# Questions about upgrade while preserving recordings.



## timckelley (Oct 15, 2002)

Hello, I want to upgrade my series 2 TiVo which contains the original factory drive (80 hours) with a new 300 GB Seagate drive I bought. Because of the problems I've heard with series 2 holding 2 drives, I thought I'd make it easier and replace the old drive, rather than add a second drive. (I'll keep the old drive and maybe use it for extra in my PC. Maybe use it to hold TiVo2Go shows.)

But my wife (it's her TiVo) really doesn't want to lose her shows, so I want to preserve recordings, so I'll need to transfer the data from the old drive to the new drive.

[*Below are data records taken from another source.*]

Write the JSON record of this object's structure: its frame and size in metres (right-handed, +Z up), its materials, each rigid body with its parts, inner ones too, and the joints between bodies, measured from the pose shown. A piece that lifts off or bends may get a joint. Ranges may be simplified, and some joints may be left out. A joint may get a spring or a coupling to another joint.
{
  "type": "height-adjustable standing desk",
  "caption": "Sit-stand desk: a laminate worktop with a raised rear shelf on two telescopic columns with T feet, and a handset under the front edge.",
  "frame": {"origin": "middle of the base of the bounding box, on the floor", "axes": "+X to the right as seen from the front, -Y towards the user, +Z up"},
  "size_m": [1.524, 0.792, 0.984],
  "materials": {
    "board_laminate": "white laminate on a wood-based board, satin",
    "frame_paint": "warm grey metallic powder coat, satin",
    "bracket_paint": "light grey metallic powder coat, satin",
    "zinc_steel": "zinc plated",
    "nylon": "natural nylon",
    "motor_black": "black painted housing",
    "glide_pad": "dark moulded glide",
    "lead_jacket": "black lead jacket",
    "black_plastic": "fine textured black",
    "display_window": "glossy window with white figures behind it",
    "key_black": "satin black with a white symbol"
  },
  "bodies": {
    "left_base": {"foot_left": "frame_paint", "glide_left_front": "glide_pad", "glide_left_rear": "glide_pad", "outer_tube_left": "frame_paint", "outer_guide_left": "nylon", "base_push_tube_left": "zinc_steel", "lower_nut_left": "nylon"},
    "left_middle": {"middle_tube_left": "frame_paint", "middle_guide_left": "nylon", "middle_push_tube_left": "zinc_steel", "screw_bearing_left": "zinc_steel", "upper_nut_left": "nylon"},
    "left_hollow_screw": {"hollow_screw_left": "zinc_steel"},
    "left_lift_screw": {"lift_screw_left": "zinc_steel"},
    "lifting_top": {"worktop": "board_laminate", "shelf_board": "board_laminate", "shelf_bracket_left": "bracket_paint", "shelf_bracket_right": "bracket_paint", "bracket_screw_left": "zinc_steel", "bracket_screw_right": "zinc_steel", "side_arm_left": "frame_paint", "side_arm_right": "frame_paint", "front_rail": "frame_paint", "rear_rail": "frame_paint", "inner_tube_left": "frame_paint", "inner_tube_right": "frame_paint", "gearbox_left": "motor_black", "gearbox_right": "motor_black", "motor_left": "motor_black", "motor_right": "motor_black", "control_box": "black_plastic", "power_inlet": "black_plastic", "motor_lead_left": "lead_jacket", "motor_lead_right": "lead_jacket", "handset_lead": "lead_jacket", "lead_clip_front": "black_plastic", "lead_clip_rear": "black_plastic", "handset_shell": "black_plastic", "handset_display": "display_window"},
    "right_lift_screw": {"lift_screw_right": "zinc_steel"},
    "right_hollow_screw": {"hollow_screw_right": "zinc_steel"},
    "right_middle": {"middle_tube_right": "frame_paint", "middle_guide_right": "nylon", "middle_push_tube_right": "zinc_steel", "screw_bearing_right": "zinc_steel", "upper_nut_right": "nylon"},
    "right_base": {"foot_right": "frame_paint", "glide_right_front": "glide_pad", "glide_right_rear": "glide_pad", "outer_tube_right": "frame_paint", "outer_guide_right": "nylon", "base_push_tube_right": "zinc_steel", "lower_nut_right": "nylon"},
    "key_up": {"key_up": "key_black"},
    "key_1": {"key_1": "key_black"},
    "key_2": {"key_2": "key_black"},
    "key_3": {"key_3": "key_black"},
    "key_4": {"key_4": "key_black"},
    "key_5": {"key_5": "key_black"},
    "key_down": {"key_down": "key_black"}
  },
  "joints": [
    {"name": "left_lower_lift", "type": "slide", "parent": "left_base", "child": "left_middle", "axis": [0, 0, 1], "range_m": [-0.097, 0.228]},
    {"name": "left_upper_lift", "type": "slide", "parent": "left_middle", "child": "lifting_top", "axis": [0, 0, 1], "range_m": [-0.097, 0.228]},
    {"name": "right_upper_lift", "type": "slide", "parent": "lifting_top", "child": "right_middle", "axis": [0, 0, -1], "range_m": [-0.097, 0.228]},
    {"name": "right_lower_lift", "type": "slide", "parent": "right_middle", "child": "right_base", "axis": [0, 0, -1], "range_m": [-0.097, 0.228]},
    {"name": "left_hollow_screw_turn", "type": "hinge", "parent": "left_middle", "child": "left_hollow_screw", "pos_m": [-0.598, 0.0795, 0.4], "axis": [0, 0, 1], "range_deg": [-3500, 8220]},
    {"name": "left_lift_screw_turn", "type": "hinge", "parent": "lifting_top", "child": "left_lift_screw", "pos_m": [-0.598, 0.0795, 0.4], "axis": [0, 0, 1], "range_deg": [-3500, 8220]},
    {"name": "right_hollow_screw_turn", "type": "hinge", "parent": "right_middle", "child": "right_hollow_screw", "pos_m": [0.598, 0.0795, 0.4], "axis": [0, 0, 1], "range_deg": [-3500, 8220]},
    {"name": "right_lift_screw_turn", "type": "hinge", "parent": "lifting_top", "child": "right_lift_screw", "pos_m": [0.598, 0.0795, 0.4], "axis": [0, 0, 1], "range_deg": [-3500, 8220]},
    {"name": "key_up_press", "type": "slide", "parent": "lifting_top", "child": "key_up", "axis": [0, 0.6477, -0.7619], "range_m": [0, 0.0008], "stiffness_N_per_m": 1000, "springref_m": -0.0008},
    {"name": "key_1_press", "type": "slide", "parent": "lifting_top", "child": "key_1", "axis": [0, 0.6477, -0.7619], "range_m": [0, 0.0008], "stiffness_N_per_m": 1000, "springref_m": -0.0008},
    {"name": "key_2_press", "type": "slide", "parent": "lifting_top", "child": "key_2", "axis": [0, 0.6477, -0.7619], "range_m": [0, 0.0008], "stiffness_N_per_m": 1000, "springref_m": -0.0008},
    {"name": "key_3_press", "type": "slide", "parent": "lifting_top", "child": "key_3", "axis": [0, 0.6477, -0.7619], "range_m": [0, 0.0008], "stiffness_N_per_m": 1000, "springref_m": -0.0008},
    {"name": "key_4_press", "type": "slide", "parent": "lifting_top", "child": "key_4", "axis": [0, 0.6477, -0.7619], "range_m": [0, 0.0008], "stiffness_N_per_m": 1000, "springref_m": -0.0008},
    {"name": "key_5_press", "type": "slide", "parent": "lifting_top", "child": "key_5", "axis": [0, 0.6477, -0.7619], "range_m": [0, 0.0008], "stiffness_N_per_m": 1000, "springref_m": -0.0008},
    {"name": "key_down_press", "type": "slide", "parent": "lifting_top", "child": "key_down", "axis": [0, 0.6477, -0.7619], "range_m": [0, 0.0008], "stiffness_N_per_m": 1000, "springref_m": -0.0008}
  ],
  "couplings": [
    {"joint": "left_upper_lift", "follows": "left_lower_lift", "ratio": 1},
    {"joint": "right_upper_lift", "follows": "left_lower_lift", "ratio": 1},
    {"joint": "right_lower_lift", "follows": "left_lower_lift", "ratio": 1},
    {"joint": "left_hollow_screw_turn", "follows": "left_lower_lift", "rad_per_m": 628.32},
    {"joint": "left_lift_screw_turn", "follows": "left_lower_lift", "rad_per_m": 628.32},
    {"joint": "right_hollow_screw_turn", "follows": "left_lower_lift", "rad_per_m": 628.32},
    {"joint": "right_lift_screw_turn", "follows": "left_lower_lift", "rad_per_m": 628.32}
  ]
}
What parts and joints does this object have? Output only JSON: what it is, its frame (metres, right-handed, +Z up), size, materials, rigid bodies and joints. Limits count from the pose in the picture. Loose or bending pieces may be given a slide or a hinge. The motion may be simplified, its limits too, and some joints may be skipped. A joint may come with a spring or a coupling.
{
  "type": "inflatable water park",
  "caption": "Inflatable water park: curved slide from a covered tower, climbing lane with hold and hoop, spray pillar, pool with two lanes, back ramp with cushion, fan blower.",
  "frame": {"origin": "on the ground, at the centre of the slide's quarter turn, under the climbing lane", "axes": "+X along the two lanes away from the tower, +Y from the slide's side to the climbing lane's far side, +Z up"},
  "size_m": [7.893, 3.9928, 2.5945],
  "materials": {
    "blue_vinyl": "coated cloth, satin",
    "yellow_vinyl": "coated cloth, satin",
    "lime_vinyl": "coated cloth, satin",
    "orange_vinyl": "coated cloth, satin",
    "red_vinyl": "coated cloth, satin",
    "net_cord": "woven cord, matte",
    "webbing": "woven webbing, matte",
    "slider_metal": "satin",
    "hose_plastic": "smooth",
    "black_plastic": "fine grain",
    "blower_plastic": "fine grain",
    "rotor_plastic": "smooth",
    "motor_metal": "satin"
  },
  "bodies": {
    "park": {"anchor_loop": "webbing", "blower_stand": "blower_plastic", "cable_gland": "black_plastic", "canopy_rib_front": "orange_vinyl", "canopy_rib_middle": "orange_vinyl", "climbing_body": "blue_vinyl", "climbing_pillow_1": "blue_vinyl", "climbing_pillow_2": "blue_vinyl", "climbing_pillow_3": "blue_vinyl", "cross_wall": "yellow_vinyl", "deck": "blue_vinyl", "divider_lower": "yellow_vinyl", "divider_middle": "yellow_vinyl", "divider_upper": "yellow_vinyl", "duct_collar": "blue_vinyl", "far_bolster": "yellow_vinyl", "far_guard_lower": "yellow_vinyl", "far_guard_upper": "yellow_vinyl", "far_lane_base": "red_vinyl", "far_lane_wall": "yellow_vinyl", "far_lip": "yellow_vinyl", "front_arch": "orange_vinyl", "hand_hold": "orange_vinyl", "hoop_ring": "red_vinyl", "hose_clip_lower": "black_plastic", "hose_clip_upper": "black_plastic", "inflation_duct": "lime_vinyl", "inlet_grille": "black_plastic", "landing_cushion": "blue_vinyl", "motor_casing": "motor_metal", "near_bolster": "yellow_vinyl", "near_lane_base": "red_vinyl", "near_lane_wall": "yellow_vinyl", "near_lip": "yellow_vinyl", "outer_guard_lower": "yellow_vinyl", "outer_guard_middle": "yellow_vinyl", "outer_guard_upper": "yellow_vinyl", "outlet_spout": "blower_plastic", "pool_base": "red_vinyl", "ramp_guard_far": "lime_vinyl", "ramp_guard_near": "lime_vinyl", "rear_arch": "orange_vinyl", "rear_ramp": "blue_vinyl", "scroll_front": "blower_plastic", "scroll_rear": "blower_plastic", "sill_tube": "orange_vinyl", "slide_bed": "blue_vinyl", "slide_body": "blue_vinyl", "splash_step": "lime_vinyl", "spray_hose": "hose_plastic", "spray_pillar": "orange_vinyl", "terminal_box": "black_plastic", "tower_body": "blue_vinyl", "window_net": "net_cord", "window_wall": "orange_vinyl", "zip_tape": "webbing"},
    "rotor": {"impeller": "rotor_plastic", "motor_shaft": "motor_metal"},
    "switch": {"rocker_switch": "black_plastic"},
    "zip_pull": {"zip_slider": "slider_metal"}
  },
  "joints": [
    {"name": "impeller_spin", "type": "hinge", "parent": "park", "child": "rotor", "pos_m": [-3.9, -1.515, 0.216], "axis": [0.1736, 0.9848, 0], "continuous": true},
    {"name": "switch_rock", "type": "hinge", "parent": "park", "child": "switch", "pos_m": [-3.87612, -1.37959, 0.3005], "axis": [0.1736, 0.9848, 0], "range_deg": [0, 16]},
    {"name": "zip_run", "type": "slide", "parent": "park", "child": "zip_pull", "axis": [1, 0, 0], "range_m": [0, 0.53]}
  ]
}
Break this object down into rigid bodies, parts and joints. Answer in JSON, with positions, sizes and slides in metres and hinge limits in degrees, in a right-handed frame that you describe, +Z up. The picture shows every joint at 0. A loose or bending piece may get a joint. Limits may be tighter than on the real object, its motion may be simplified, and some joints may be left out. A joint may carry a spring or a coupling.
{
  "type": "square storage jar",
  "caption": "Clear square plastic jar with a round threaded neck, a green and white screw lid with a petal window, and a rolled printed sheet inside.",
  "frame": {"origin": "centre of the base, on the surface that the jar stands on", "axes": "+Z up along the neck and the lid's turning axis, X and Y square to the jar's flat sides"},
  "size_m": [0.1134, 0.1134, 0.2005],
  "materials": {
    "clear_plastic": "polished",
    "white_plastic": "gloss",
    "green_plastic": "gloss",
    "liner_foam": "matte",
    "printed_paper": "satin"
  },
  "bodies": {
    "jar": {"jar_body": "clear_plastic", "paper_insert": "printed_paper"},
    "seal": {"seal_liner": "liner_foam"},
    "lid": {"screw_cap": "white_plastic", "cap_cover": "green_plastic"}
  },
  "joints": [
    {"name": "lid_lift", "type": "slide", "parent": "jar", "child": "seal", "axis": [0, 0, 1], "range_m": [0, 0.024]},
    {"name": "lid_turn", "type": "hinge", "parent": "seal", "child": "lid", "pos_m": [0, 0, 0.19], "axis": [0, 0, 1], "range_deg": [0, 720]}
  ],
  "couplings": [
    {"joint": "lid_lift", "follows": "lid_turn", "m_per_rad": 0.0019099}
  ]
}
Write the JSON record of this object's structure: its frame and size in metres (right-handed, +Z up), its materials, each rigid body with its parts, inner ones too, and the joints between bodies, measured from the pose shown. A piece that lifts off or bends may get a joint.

I'm reading the Hinsdale instructions and am confused by a certain step:



> Swap File: When increasing your total recording capacity (A+B drives) to over ~140GB (actual threshold number is likely just over 150GB for Series 1 Standalones and over 180GB for DirecTiVos and Series 2 units) the preferable method for upgrade should include a means to increase the swap file so that the built-in TiVo repair utility (GSOD) can complete if ever triggered (rare). Those upgrading, or planning on upgrading in the future, to these larger capacities should consider using the Mfs Tools backup/restore options (-s 127 command line parameter increases the swap) outlined in Step 10 in preference to using this dd copy method.


So it sounds like since my new drive is a big one (300 GB) that I should not use the dd copy method.

But as I read on in the instructions, it sounds like, if I understand correctly, they want me to backup the data from the old drive somewhere. (my PC's C: drive, maybe?), and then using mfsrestore to restore from their to my new big drive.

The backup step looks to be using a dd command, even though I think they told me not to use that command. Can somebody tell me which command I should be using? Also, can I not directly copy from the old drive to the new drive, rather than intermediately copying to my PC C drive? It's a lot of data to be putting to my PC, and I'm not sure I have enough free space for that.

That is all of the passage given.